From the radar, I have the location of the turn roughly at 18:30 at 6.7N 95.5E, which gives me initial satellite elevation 53.2°. Final satellite elevation is 40°. We can calculate line of sight distances for these angles. I get the difference of 900 km (you can double check). To travel 900 km in 5.67 hours, we need mean line of sight speed 159 km/h and mean Doppler shift 235 Hz @ 1.6 GHz (241 Hz @ 1.64 GHz).

What we can do now is take BFO data points for 19:45..00:11, extrapolate them back to 18:30, and see what mean observed BFO we get, and what scaling and bias get us there. I get BFO 160.5 Hz. If I assume that the frequency bias is given by the BFO at 16:30 (~87 Hz), mean residual Doppler is 73.5 and scaling is 73.5/235 ~ 0.315.
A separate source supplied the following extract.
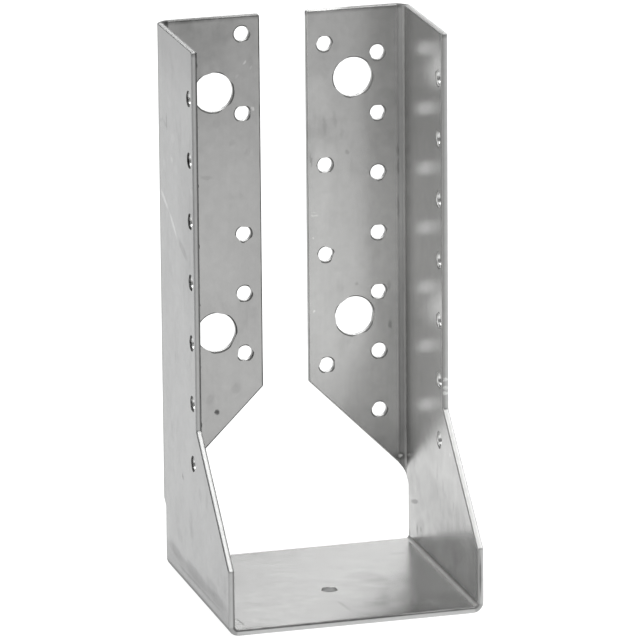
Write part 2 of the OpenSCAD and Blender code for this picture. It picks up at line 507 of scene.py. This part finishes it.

In your case, you seem to be getting scaling below 0.20 because you're trying to fit scaling and bias at the same time, and you can only get low scaling together with high bias. Which is why you're getting bad fits to the first 30 minutes.

rampstriker

Does the satcom firmware command an updated handshake with the satellite whenever there is a significant bearing change? I've seen it reported that the antenna was low gain (omnidirectional?) and perhaps didn't have beam steering. So this would seem pointless. Can anybody clear this up?

ZeBedie

Calm sea, then yes, you could ditch keeping the wings and fuselage intact, but minus engines and flaps. But what are the chances of a calm sea in the open ocean? Flying into the swell would be a huge impact. Even flying boats avoided heavy seas.

And I don't believe a controlled ditching is compatible with a suicide. Suicides like a quick, painless death.